The supply will give fresh impetus to Russia’s bid to bolster its influence on the continent after criticism over its invasion of Ukraine and withdrawal from a deal that facilitated the export of Ukrainian grain through the Black Sea linked to pushing up global food and fertilizer prices.

The Russian Agriculture Ministry stated earlier this month that the shipments would amount to 200,000 metric tonnes by the end of the year, with Somalia and Burkina Faso scheduled to be the initial recipients. According to Putin’s July statement, Zimbabwe, Mali, Eritrea, and the Central African Republic are also expected to receive between 25,000 and 50,000 metric tonnes of grain each.

Two of the top exporters of grain and vegetable oil worldwide are Russia and Ukraine. Russia’s bombardment of Ukrainian ports and stores has affected the world’s supply of both commodities during the war. Russia in July also quit a year-old agreement that had allowed Ukraine to ship grain from its Black Sea ports, which, according to a study by a South African agency, helped feed about 95 million people but fell short in ensuring that fertilizer-originating from Russia could flow freely to global markets.
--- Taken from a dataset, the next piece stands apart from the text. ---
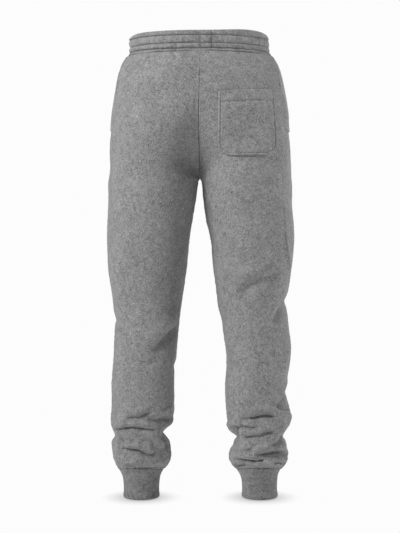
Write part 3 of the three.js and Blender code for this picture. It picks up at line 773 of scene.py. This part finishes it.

Had that happened, food could have been produced to feed about 199 million people.

However, Putin, in order to fulfil what he claimed was Moscow’s crucial role in ensuring global food security, stated that Russia was prepared to replace Ukrainian grain exports to Africa on both a commercial and assistance basis.

While most African countries have adopted a non-aligned posture in the war, Russia’s influence in the continent has been on the rise lately, particularly with regard to defence relations.